* _Task to complete_:
Quote verbatim every line from the line containing "What build123d script" to the line containing "from build123d import *", inclusive of both, and no other line.

* _Items_:
------------
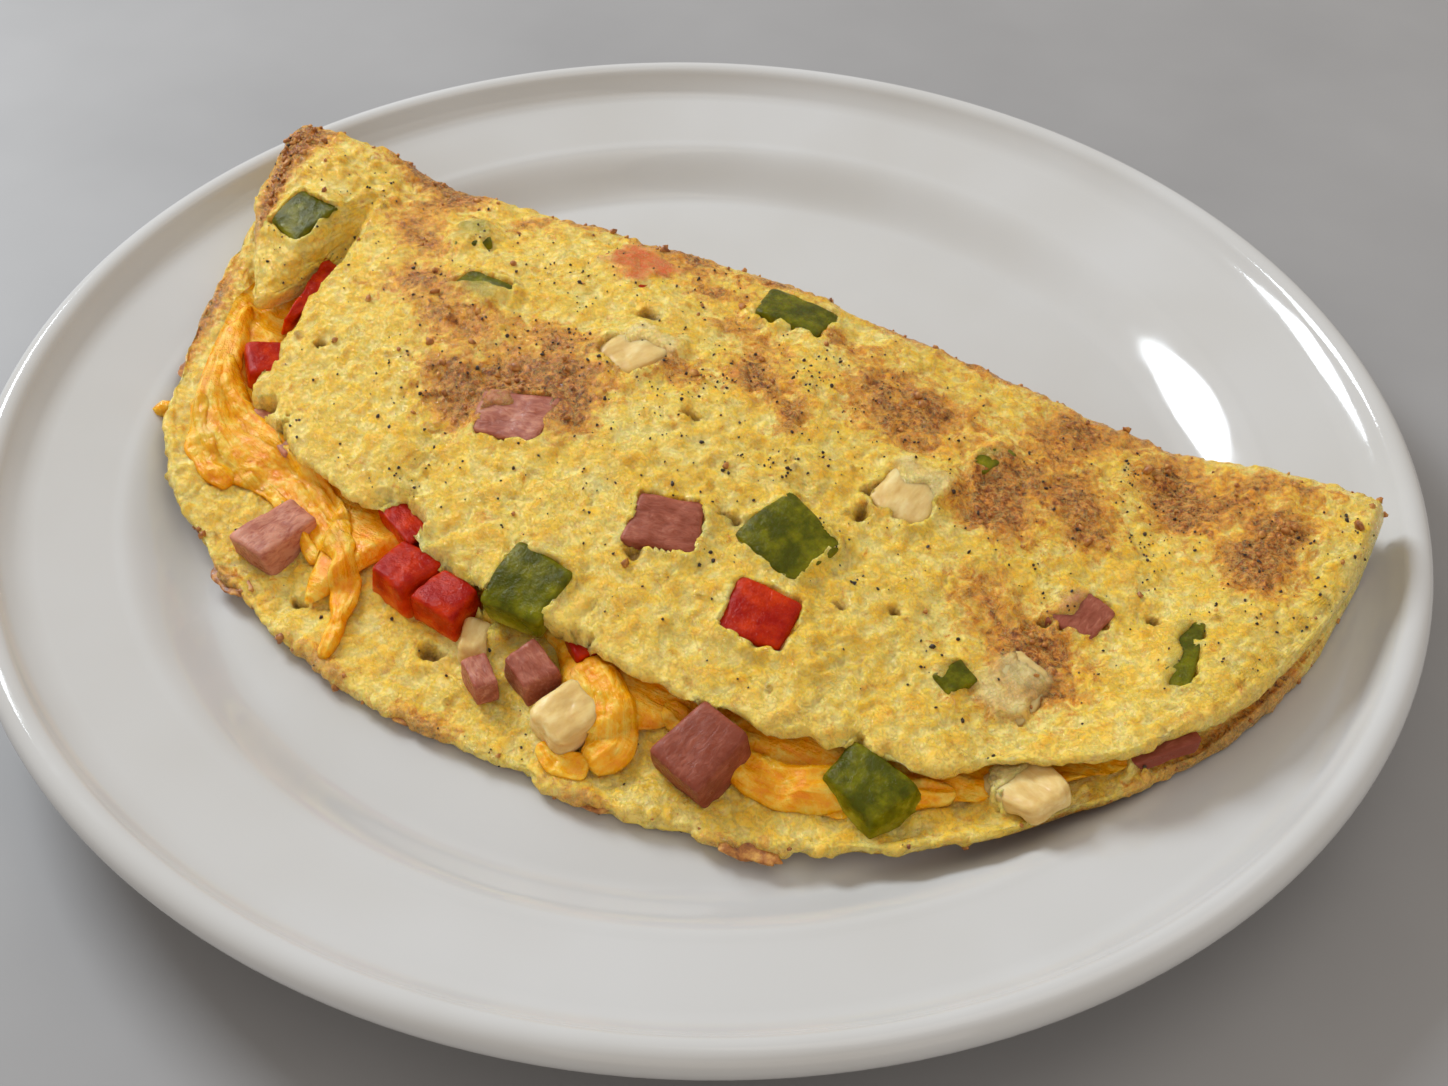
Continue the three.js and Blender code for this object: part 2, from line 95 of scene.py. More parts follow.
------------
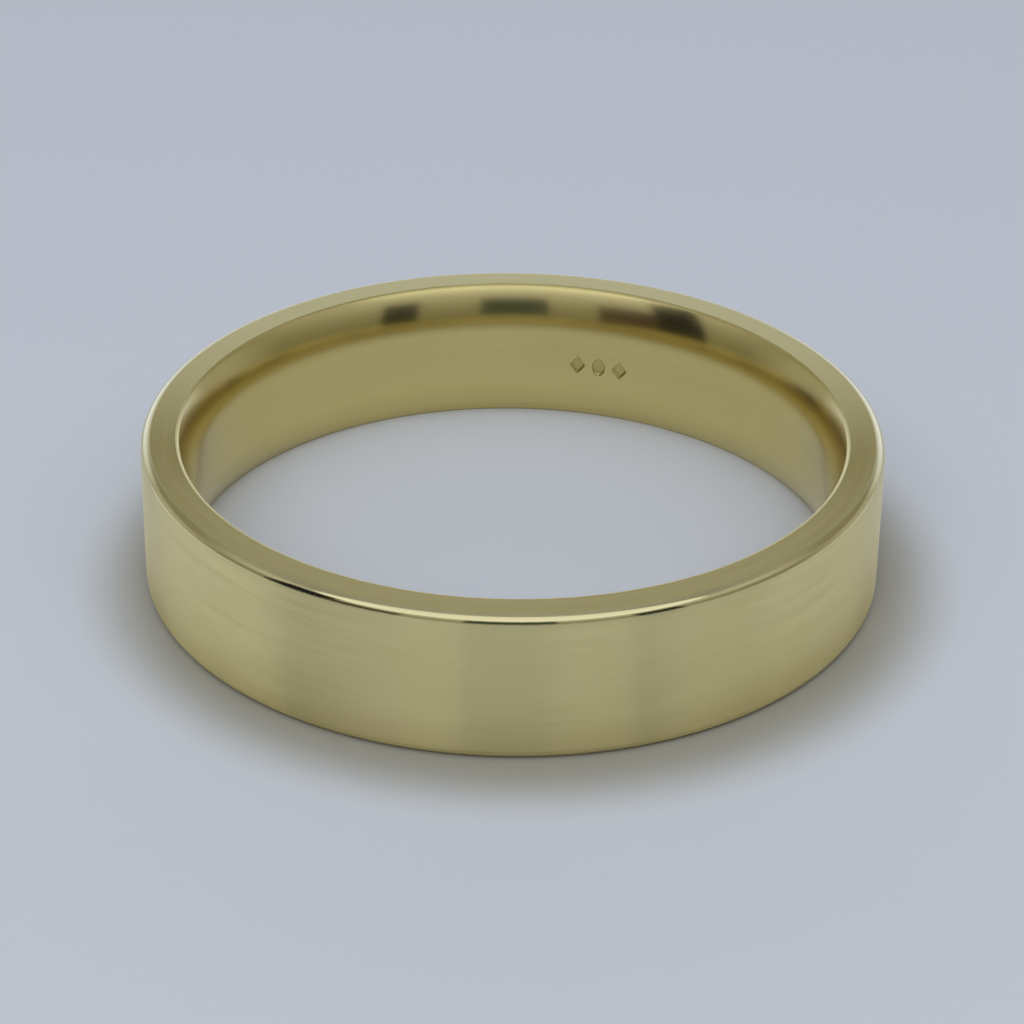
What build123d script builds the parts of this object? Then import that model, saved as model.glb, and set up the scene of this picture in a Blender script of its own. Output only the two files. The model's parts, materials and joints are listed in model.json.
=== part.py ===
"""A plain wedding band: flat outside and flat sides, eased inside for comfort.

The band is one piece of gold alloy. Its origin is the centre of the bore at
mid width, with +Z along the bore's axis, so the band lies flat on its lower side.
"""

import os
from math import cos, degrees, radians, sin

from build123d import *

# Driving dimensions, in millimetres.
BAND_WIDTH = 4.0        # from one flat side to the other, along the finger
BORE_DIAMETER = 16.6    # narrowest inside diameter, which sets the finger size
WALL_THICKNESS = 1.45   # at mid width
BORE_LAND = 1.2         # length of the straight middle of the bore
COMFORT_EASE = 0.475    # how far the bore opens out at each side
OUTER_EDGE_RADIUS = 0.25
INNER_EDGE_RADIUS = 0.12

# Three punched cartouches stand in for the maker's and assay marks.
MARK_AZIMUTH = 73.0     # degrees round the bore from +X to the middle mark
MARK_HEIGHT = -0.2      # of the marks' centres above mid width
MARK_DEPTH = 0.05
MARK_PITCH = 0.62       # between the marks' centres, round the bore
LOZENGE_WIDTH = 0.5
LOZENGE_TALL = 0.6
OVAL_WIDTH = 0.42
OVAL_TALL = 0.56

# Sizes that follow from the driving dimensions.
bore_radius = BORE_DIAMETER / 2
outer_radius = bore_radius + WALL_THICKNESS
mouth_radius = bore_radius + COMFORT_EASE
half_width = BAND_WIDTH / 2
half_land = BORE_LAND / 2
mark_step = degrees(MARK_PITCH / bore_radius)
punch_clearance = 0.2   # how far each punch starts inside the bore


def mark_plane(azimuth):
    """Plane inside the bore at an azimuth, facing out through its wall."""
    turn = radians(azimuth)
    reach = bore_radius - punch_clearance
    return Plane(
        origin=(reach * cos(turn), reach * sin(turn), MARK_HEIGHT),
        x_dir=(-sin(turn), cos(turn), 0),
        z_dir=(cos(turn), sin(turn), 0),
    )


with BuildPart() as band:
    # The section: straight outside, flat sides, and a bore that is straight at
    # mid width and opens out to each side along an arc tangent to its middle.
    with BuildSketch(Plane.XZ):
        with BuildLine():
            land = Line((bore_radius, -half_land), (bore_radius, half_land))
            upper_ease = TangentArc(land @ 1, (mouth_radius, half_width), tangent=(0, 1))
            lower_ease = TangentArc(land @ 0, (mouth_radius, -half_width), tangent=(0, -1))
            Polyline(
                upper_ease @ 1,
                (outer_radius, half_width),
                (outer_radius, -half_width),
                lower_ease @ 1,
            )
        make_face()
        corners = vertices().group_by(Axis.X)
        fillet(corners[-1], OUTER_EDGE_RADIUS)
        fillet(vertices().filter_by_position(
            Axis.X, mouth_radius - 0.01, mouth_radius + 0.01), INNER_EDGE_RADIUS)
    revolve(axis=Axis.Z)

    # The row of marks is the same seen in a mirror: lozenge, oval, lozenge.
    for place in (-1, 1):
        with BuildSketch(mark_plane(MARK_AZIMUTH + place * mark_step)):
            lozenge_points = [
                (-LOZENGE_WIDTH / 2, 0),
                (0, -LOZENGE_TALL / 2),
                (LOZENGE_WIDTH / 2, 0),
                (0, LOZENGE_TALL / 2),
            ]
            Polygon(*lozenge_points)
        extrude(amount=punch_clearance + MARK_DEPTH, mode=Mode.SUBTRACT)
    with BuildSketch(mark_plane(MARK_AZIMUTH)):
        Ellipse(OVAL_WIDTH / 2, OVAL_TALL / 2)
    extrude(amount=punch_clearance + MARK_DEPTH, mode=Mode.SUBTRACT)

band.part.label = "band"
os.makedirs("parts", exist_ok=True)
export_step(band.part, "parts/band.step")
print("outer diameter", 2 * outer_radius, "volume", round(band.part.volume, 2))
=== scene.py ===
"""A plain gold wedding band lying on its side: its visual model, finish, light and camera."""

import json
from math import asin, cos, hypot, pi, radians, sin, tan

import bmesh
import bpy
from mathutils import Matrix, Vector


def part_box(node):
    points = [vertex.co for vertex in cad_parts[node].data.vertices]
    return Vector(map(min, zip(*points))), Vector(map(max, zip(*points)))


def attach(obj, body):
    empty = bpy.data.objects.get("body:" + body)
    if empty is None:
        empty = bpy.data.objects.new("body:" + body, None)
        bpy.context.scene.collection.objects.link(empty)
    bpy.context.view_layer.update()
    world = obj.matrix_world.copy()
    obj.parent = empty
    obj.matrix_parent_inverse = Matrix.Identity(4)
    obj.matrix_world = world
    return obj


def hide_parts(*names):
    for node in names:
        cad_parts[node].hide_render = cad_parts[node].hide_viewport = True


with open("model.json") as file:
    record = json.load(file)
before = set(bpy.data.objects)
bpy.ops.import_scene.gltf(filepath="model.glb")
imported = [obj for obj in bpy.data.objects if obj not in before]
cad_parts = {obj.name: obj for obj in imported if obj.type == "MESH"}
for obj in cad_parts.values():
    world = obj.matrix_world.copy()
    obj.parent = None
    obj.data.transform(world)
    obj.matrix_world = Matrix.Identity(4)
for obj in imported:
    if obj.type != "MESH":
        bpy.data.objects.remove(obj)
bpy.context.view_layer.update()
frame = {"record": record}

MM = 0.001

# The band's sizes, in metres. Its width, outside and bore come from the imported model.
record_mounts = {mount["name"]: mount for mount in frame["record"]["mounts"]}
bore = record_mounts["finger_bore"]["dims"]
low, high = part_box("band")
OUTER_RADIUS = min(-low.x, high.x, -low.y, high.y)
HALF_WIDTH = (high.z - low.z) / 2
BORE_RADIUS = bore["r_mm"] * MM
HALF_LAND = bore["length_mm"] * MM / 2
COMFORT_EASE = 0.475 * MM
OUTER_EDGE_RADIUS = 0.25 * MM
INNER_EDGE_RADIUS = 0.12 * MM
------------
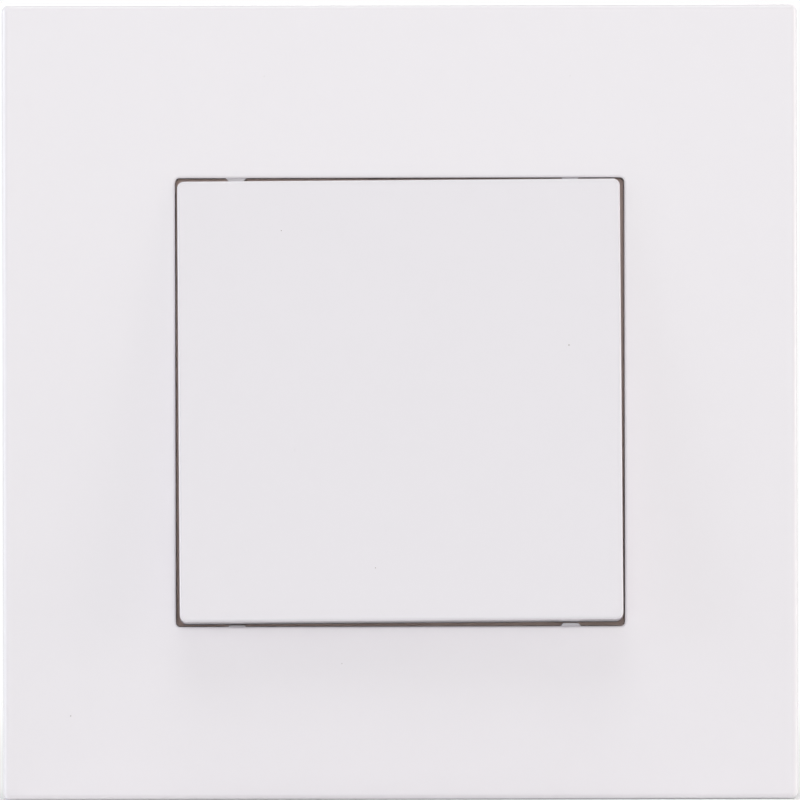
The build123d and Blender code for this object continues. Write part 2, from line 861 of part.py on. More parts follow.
------------
* _Output of the task_:
What build123d script builds the parts of this object? Then import that model, saved as model.glb, and set up the scene of this picture in a Blender script of its own. Output only the two files. The model's parts, materials and joints are listed in model.json.
=== part.py ===
"""A plain wedding band: flat outside and flat sides, eased inside for comfort.

The band is one piece of gold alloy. Its origin is the centre of the bore at
mid width, with +Z along the bore's axis, so the band lies flat on its lower side.
"""

import os
from math import cos, degrees, radians, sin

from build123d import *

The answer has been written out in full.